Quant aux séances assimilées à une messe noire, la finalité est ridicule au possible. Pour preuve, les premières et très furtives incursions laissent à penser à une hallucination littéraire. Il faut revenir sur les lignes parcourues pour être certain d’avoir bien lu. Ces « invocations » font surgir du néant des canidés qui rappellent l’œuvre de Cassius M. Coolidge, en particulier sa série de peintures à l’huile Les Chiens jouant au poker. Un choix farfelu et particulièrement inadapté à un tel récit ! Et pour couronner le tout, les protagonistes enchaînent avec une petite fête improvisée et un bon repas.

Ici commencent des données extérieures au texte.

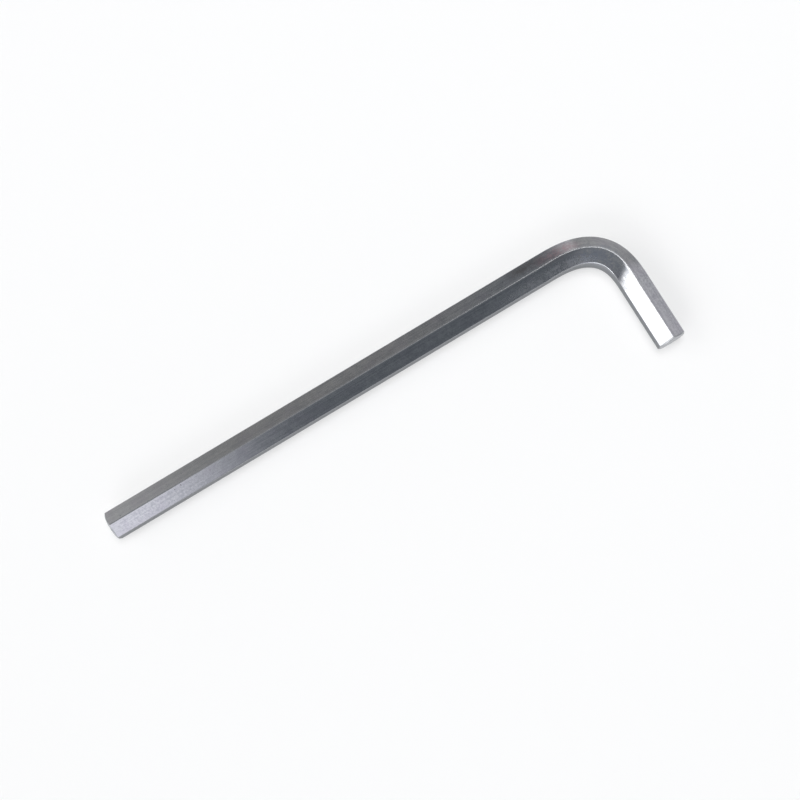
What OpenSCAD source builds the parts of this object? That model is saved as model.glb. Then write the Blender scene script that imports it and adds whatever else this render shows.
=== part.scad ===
/* [Bar] */
// Width across the flats of the hexagonal bar, the size that the key turns
across_flats = 14; // [8:0.5:19]
// Width of the narrow band that each long corner of the bar is rounded off to
corner_band = 0.45; // [0.1:0.05:1]

/* [Arms] */
// Overall length of the long arm, from its tip to the outer flat of the short arm
long_reach = 290; // [180:1:340]
// Overall length of the short arm, from its tip to the outer flat of the long arm
short_reach = 71; // [62:0.5:120]

/* [Bend] */
// Centreline radius of the bend where it is tightest
bend_radius = 20; // [16:0.5:26]
// Degrees turned while the long arm eases into the tightest part
ease_in_turn = 44; // [10:1:55]
// Degrees turned while the bend eases out into the short arm
ease_out_turn = 27; // [10:1:33]
// Where the bend is tightest, how far its upper and lower corners drift outwards, in widths across flats
corner_drift = 0.06; // [0:0.01:0.12]
// How far the corners of its inner flat drift outwards there, in widths across flats
inner_drift = 0.03; // [0:0.01:0.06]
// How much taller the inner flat grows there, as a share of its height
inner_spread = 0.3; // [0:0.05:0.4]

/* [Tips] */
// Width of the bevel round each tip, inwards from the corners of the bar
bevel_width = 1.4; // [0.9:0.05:2.5]
// Length of that bevel along the arm
bevel_length = 1.1; // [0.4:0.1:2.5]

/* [Hidden] */

// Smoothness of the bevels, and of the sweep round the bend
$fn = 96;
bend_rings = 72;

// The key is bent square, from +X round to -Y
turn = 90;

// The bar's section: flats at left and right, corners at top and bottom, each corner cut to a band
half_flats = across_flats / 2;
corner_radius = half_flats / cos(30);
top_height = corner_radius - corner_band / 2 * tan(30);
section = [
    for (corner = [30 : 60 : 330]) for (side = [-1, 1])
        top_height * [cos(corner), sin(corner)] + side * corner_band / 2 * [-sin(corner), cos(corner)]
];

// The bend's lengths along the centreline: the curvature grows evenly, holds, and fades evenly
radians = PI / 180;
ease_in = 2 * bend_radius * ease_in_turn * radians;
ease_out = 2 * bend_radius * ease_out_turn * radians;
tight = bend_radius * (turn - ease_in_turn - ease_out_turn) * radians;
bend_length = ease_in + tight + ease_out;
ring_step = bend_length / bend_rings;

// Degrees turned at a distance along the bend
function heading(along) =
    along < ease_in ? ease_in_turn * pow(along / ease_in, 2)
    : along < ease_in + tight ? ease_in_turn + (along - ease_in) / bend_radius / radians
    : turn - ease_out_turn * pow((bend_length - along) / ease_out, 2);

// Share of the tightest curvature at a distance along the bend
function tightness(along) = min(1, along / ease_in, (bend_length - along) / ease_out);

// A point of the section where the bend squeezes it: the steel of the inner side is pushed outwards
// and spreads up and down, and the outer flat stays
drift = [[-half_flats, inner_drift], [0, corner_drift], [half_flats, 0]];
function squeezed(q, share) =
    let (inner = max(0, -q[0] - corner_band) / (half_flats - corner_band))
    [q[0] + share * across_flats * lookup(q[0], drift), q[1] * (1 + share * inner_spread * inner)];

// The centreline of the bend, one short step after another, each along the heading at its middle
path = [
    for (i = 0, p = [0, 0]; i <= bend_rings;
        p = p + ring_step * [cos(heading((i + 0.5) * ring_step)), -sin(heading((i + 0.5) * ring_step))],
        i = i + 1) p
];
bend_end = path[bend_rings];

// What is left of each reach, measured to the outer flats, is the straight part of its arm
long_straight = long_reach - half_flats - bend_end[0];
short_straight = short_reach - half_flats + bend_end[1];

// A straight arm along +X from the bend to its bevelled tip
module arm(length) {
    rotate([0, 90, 0]) rotate([0, 0, 90]) intersection() {
        linear_extrude(height = length) polygon(section);
        union() {
            cylinder(r = across_flats, h = length - bevel_length);
            translate([0, 0, length - bevel_length])
                cylinder(r1 = corner_radius, r2 = corner_radius - bevel_width, h = bevel_length);
        }
    }
}

// The bar swept round the bend, a ring of its section at each step of the centreline
module bend() {
    corners = len(section);
    rings = [
        for (i = [0 : bend_rings]) let (h = heading(i * ring_step), share = tightness(i * ring_step))
            for (point = section) let (q = squeezed(point, share))
                [path[i][0] + q[0] * sin(h), path[i][1] + q[0] * cos(h), q[1]]
    ];
    start_cap = [for (j = [0 : corners - 1]) j];
    end_cap = [for (j = [corners - 1 : -1 : 0]) bend_rings * corners + j];
    sides = [
        for (i = [0 : bend_rings - 1]) for (j = [0 : corners - 1]) let (k = (j + 1) % corners)
            [i * corners + j, (i + 1) * corners + j, (i + 1) * corners + k, i * corners + k]
    ];
    polyhedron(points = rings, faces = concat([start_cap], [end_cap], sides), convexity = 4);
}

module hex_key() {
    bend_start = [long_straight - long_reach / 2, short_reach / 2 - half_flats, top_height];
    color("silver") translate(bend_start) union() {
        mirror([1, 0, 0]) arm(long_straight);
        bend();
        translate([bend_end[0], bend_end[1], 0]) rotate([0, 0, -turn]) arm(short_straight);
    }
}

hex_key();
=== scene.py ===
import bpy
import math
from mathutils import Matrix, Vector


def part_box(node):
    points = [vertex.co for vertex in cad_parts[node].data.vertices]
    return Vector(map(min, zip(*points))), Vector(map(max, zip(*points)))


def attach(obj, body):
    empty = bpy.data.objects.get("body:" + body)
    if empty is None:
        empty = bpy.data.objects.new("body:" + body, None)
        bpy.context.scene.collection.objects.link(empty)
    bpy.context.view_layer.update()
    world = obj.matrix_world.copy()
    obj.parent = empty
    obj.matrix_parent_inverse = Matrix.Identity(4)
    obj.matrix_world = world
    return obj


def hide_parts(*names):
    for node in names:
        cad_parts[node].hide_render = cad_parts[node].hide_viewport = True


# A hex key of chrome-plated tool steel, lying on a pale table
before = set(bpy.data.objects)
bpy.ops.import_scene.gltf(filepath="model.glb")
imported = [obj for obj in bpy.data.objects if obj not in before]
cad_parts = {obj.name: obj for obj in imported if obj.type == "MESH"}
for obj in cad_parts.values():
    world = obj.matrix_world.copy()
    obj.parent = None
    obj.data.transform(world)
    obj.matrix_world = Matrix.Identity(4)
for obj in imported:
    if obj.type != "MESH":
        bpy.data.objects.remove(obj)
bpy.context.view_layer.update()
print("frame loaded:", sorted(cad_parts))

mm = 0.001


# sRGB hex to the linear colour that the shaders use
def linearColour(hexText):
    parts = [int(hexText[i:i + 2], 16) / 255 for i in (1, 3, 5)]
    linear = [p / 12.92 if p <= 0.04045 else ((p + 0.055) / 1.055) ** 2.4 for p in parts]
    return (*linear, 1.0)


# Settings are the node's own or those of its inputs, and links go from its inputs to what feeds them.
# A node that feeds one stands for its first output in use. In a Mix node, inputs 2 and 3 are the two
# values, and 6 and 7 the two colours.
def addNode(tree, kind, settings=None, links=None):
    node = tree.nodes.new(kind)
    for name, value in (settings or {}).items():
        if isinstance(name, str) and hasattr(node, name):
            setattr(node, name, value)
        else:
            node.inputs[name].default_value = value
    for name, source in (links or {}).items():
        if isinstance(source, bpy.types.Node):
            source = next(output for output in source.outputs if output.enabled)
        tree.links.new(source, node.inputs[name])
    return node


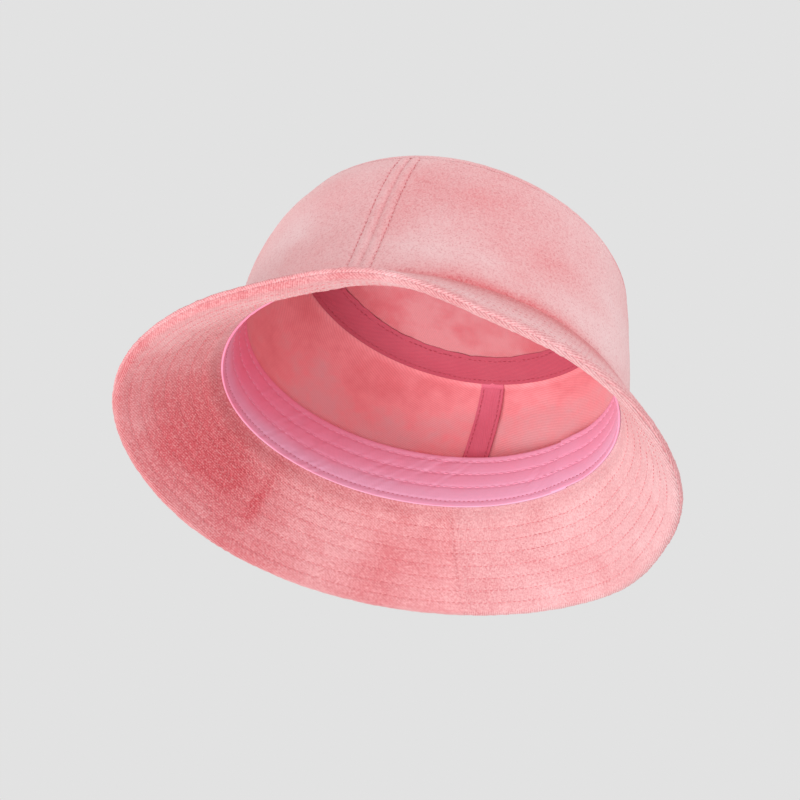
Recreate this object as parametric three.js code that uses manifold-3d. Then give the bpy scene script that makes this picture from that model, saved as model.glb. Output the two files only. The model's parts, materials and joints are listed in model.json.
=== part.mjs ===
// Terry bucket hat with a brim sewn from two layers, modelled as it is cut and sewn.
// Millimetres, +Z up. X runs along the long axis of the head opening and the side seams lie near +Y and -Y.
// The hat stands on the lowest point of its brim edge, which is at Z = 0.
import * as THREE from "three";
import { mergeVertices } from "three/addons/utils/BufferGeometryUtils.js";
import Module from "manifold-3d";

const wasm = await Module();
wasm.setup();

// ---- Head opening: inner face of the sweatband at its lower edge ----
const HEAD_A = 101.0; // half of the long axis
const HEAD_B = 83.8; // half of the short axis
const HEAD_SIZE = 92.5; // mean radius, for turning lengths into taper

// ---- Crown ----
const CROWN_H = 89.9; // height at which the lean and the tilt below are full
const TAPER_H = 87.6; // height at which the wall has lost TAPER of its size
const TAPER = 0.152;
const BULGE = 0.044; // how far the soft wall swells out above mid height
const BULGE_X = -0.043; // less swelling at the +X end, more at the -X end
const BULGE_Y = 0.005;
const BULGE_POWER = 1.96; // above 1 it moves the swelling up the wall
const LEAN = new THREE.Vector2(3.4, -0.3); // sideways shift of the top
const TILT = new THREE.Vector2(-0.112, -0.099); // slope of the top along X and Y
const WALL_FOOT = 2.2;
const WALL_TOP = 86.0;
const WALL_ROWS = [22, 40, 54, 66, 76]; // heights at which every layer of the wall has its facets' corners
const TERRY = 1.8; // thickness of one layer of terry
const TIP_TOP = 93.5;
const SHOULDER = 7.7; // radius of the rounded edge between wall and tip

// ---- Layers of the wall, measured outwards from the inner face of the sweatband ----
const BAND = [0.0, 1.0];
const BAND_CORE = [1.3, 1.7];
const SEAM_TAPE = [2.0, 2.5];
const ALLOWANCE = [2.8, 3.6];
const WALL = [3.7, 3.7 + TERRY];
const GAP = 0.3;

// ---- Brim ----
const BRIM_L = 57.5; // from the head seam to the edge, along the slope
const BRIM_ROOT = 3; // the brim's middle layer starts this far outside the sweatband face
const LAYER_IN = 0.7; // inner face of each terry layer, from the brim's mid surface
const LAYER_OUT = 2.8; // outer face of each terry layer
const CORE_T = 0.4; // half of the interlining's thickness
// Slope of the brim below the horizontal, in degrees, as a short Fourier series around the head.
const SLOPE = 46.7;
const SLOPE_WAVES = [
  [4.5, -2.5],
  [3.9, -2.2],
  [2.2, 0.8],
  [-1.2, 0.1],
  [0, 1.5],
  [-0.3, 0],
  [0, -0.3],
  [-0.7, -0.5],
];

// ---- Sewn rows and trims ----
const BRIM_ROWS = 7;
const ROW_FIRST = 10;
const ROW_PITCH = 6.7;
const BAND_H = 32.3;
const BAND_ROWS = [3.2, 12, 20.5, 29];
const SEAMS = [85, 261]; // side seams of crown and brim, degrees around the head
const BAND_JOIN_STEPS = 7; // the sweatband's ends lap this many facets before the first seam
const SIDE_TAPE_W = 12.5;
const TOPSTITCH = 5.5; // each side of the crown's side seams
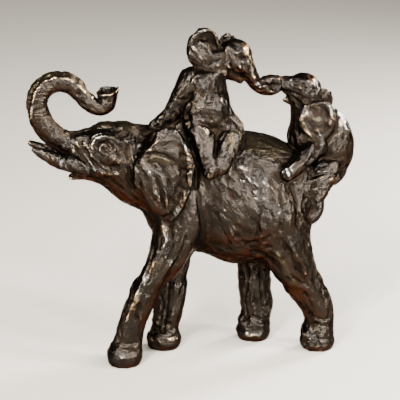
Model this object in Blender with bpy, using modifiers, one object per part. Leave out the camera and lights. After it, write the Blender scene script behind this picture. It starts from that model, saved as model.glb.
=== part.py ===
"""Bronze casting of a mother elephant walking with her trunk raised in a curl.

One calf sits on her back and the other climbs up behind, and the calves hold trunks.
The whole group is one casting, so it is one solid that stands on its four soles.

The pose is kept on a drawing sheet of 400 squares each way, which shows the group's left
side from a little in front and above. Each knot is placed by how far it lies across the
sheet, how far down, and how deep toward the far side, with its radius last. All four are
in squares, and a square is a share of the casting's height, so the figure keeps its
proportions when HEIGHT changes.
"""

import math

import bmesh
import bpy
import numpy as np
from mathutils import Matrix, Vector

# Driving sizes in metres, angles in degrees
HEIGHT = 0.336
SQUARE = HEIGHT / 336
SHEET_TURN = 15
SHEET_RISE = 16
SHEET_DISTANCE = 1600 * SQUARE
SHEET_CENTRE = 200
LOOK_AT = Vector((-14.5, 0, 161)) * SQUARE
MOTHER_EAR_THICKNESS = 0.0052
CALF_EAR_THICKNESS = 0.0042
FOOT_RADIUS = 0.0178
FOOT_HEIGHT = 0.015
NOSTRIL_RADIUS = 0.0078
NOSTRIL_DEPTH = 0.009
BLEND_CELL = 0.004
FINE_CELL = 0.002
TRIANGLES = 9600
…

L’ensemble est tout aussi décousu qu’incohérent, presque dédaigneux à l’égard de son lectorat.
Au final, Messe noire est sans doute le plus mauvais livre de Peter Straub. Paru initialement en 2010, son dernier roman en date est sans le moindre intérêt à tous les niveaux. La narration et son style sont devenus impersonnels, avec une nette propension pour les échanges sommaires, longs et inutiles. Ces trois adjectifs résument également l’histoire en elle-même, percluse d’invraisemblances, dénuée de réalisme dans les comportements et, surtout, lénifiante à plus d’un titre. En ce qui concerne la tonalité horrifique ou surnaturelle, elle est grotesque, voire insultante, tant l’auteur derrière Ghost Story nous a habitués à mieux. Un contenu aussi dense que vide de sens pour une lecture fastidieuse.